Publications including The Times, The Mirror and The Sun are reporting that the Strategy will not commit the UK to banning gas boilers in homes from 2035, as recommended by the CCC. Instead, a less ambitious deadline of 2040 is reportedly being considered. This is largely to enable the costs of technologies like heat pumps and hydrogen-ready boilers to fall.

Additionally, it has been reported that the current maximum grant of £4,000 for households looking to install new low-carbon heating systems, currently offered through the Clean Homes Grant scheme, will be increased. There has been backlash from MPs over proposals, however, to only offer grants to low-income homes. Backbenchers have argued that middle-class households should not need to pay upwards of £10,000 towards the cost of decarbonising their home heating.

edie has heard reports that the Hydrogen Strategy is likely to be published before the end of August, with the Heat and Buildings Strategy following shortly after.

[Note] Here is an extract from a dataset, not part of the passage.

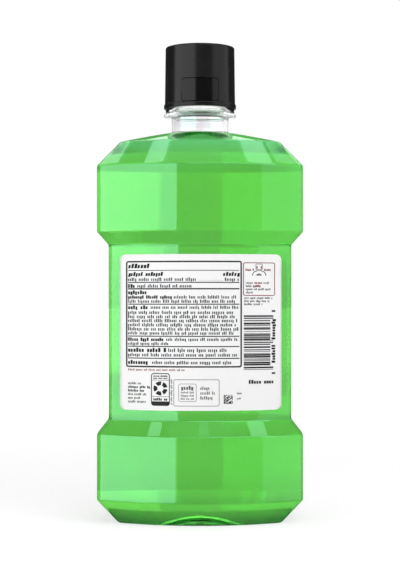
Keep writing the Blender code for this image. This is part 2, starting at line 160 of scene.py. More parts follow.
# Mesh from a grid of points (rows, columns, 3) in millimetres: each cell is a face, columns
# wrap round, rows wrap where asked, and a row drawn together to one point becomes a pole.
def gridPiece(name, grid, wrapRows=False, wrapColumns=True):
    rowCount, columnCount = grid.shape[:2]
    index = np.arange(rowCount * columnCount).reshape(rowCount, columnCount)
    pole = np.ptp(grid, axis=1).max(axis=1) < 1e-9
    index[pole] = index[pole][:, :1]
    nextRow = np.roll(index, -1, axis=0) if wrapRows else index[1:]
    thisRow = index if wrapRows else index[:-1]
    corners = [thisRow, np.roll(thisRow, -1, axis=1), np.roll(nextRow, -1, axis=1), nextRow]
    quads = np.stack(corners, axis=-1)
    if not wrapColumns:
        quads = quads[:, :-1]
    return meshPiece(name, grid.reshape(-1, 3), quads.reshape(-1, 4))


# Mesh from points in millimetres and quads, where a quad with a doubled corner is a triangle
def meshPiece(name, points, quads):
    used, quads = np.unique(quads, return_inverse=True)
    quads = quads.reshape(-1, 4)
    keep = quads != np.roll(quads, 1, axis=1)
    sizes = keep.sum(axis=1)
    whole = sizes >= 3
    quads, keep, sizes = quads[whole], keep[whole], sizes[whole]
    mesh = bpy.data.meshes.new(name)
    mesh.vertices.add(len(used))
    mesh.vertices.foreach_set("co", (points[used] * mm).ravel())
    mesh.loops.add(int(sizes.sum()))
    mesh.loops.foreach_set("vertex_index", quads[keep])
    mesh.polygons.add(len(sizes))
    mesh.polygons.foreach_set("loop_start", np.concatenate([[0], np.cumsum(sizes)[:-1]]))
    mesh.polygons.foreach_set("use_smooth", np.ones(len(sizes), bool))
    mesh.update(calc_edges=True)
    mesh.validate()
    piece = bpy.data.objects.new(name, mesh)
    bpy.context.scene.collection.objects.link(piece)
    return piece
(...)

Emissions from the UK’s domestic building stock notably account for around one-quarter of annual national emissions. The CCC has repeatedly cited energy inefficient homes, dependent on fossil heating, as a key hurdle on the road to net-zero by 2050. The Future Homes Standard has been launched to ensure that homes built from 2025 will be net-zero, but the UK Green Building Council estimates that 80% of the buildings which will exist in the UK in 2050 are already standing.